In 1943, a Bowling Green, Ky., newspaper reported, "'Half the town called a halt to usual Sunday afternoon pleasures' to tune in to the 'Army Hour' radio program and listen to one of their own, Brig. Gen. Victor Herbert Strahm, detail an important low-level bombing attack..."[36]
In 1944, 1st Lt. John Markowitz of Cartaret, N.J., gave his first-hand account of leading an assault on a German-held fort. A newspaper report noted: "The sound of his voice was especially welcome to his parents, for he had been reported captured." The reporter added that members of Markowitz's church heard him on The Army Hour while attending a war-relief meeting.[37]
Adaptations
In October 1942, the impact of The Army Hour was such that officials from the British Army sought to implement a similar program "to be shortwaved to the far-flung forces of the empire."[38] At the time, The Army Hour was "rated as the dominant program of the week."[38]
Also in October 1942, a trade publication reported on plans to produce a movie short, The Army Hour, which would feature the program's announcer, George F. Putnam.[39]
A television program, The Armed Forces Hour, was broadcast October 30, 1949 - June 11, 1950, on NBC and February 4, 1951 - May 6, 1951, on the DuMont Television Network. The 30-minute program "culled from the estimated 500 million feet of film already on hand."[40] It also featured music by service members, including The Singing Sergeants and the U.S. Navy Dance Band.[41]
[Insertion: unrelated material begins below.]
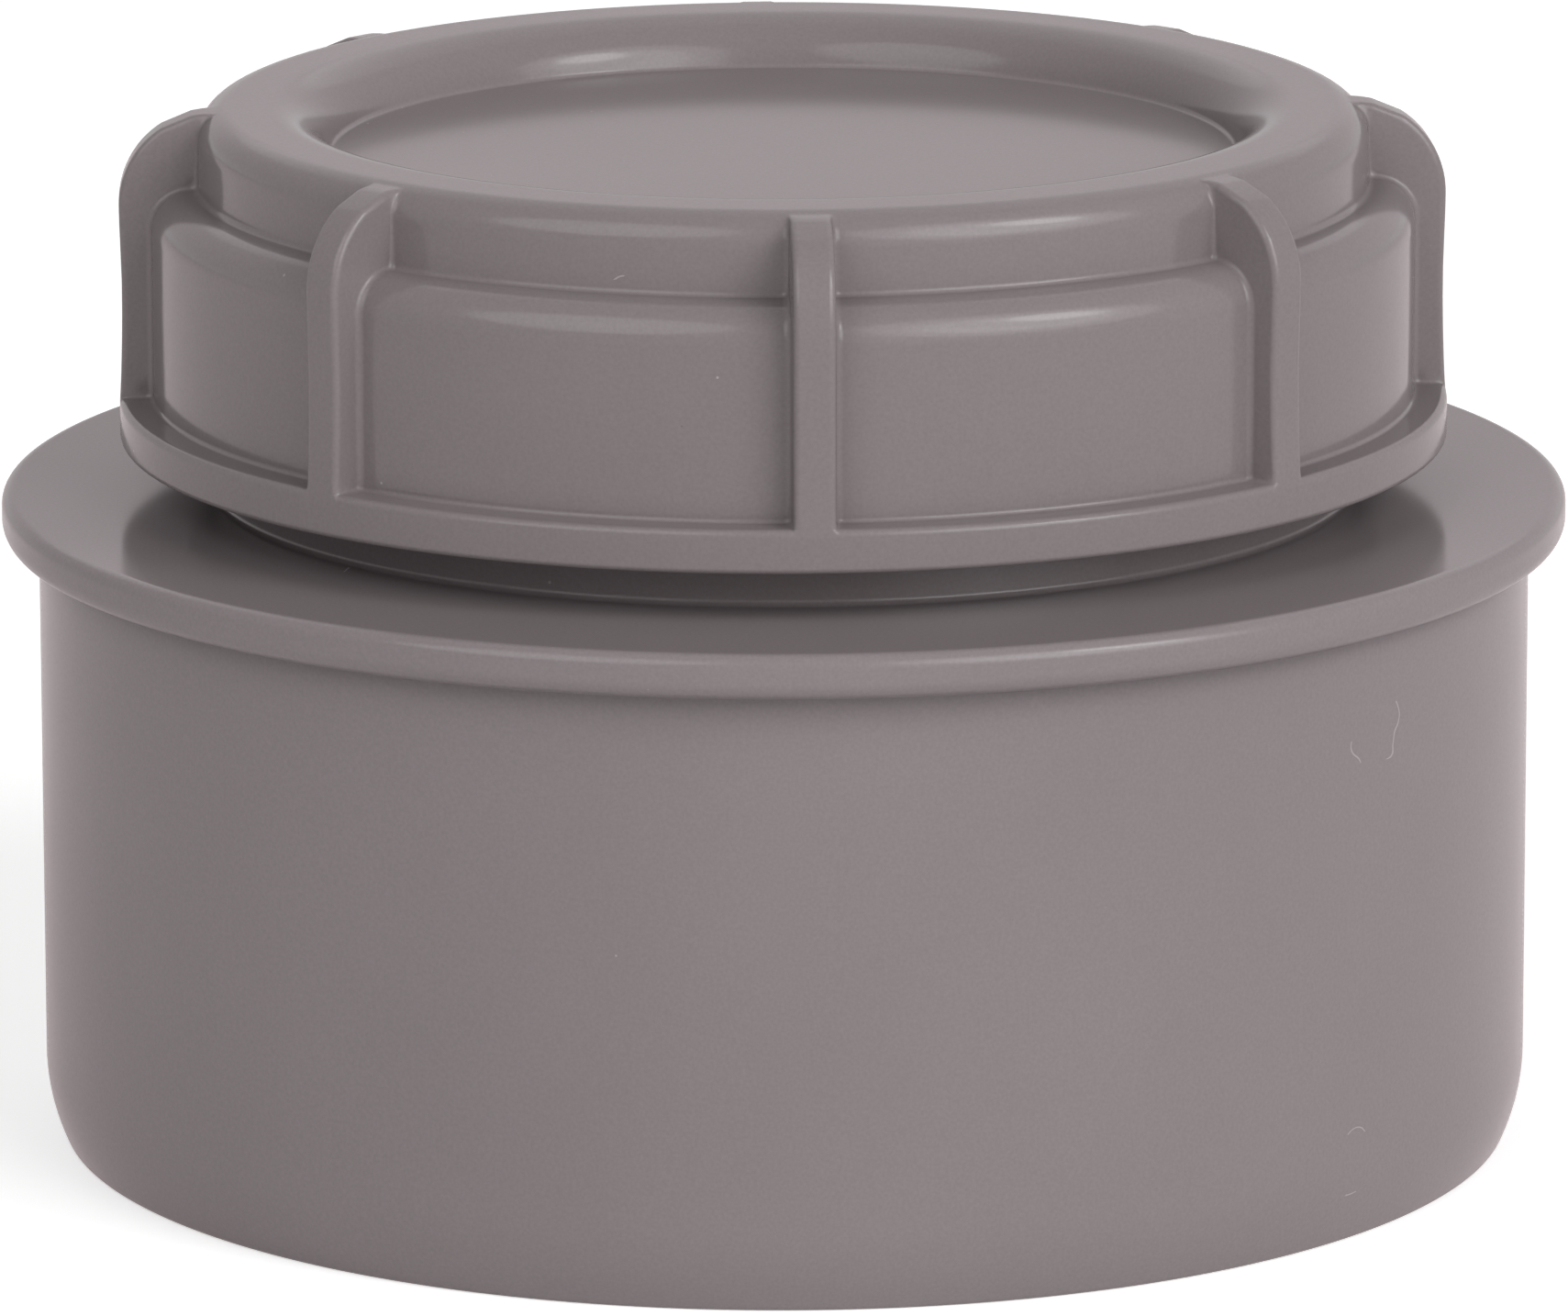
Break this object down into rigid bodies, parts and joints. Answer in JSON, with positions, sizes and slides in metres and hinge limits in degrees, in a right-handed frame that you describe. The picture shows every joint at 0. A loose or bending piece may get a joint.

In 1953, the Armed Forces Radio Network revived the original program's concept and titled it Army Hour. An article in Broadcasting magazine said that the original program's content would be maintained and that NBC would broadcast episodes domestically.[42]
By 1956, the revised Army Hour was on Mutual.[43] It was still listed among that network's commercial AM programs in 1963.[44]
Millard Lampell wrote a book, "The Long Way Home," that contained material from some of The Army Hour broadcasts. All of Lampell's royalties from the book's sales were contributed to the Committee for Air Forces Convalescent Warfare.[45]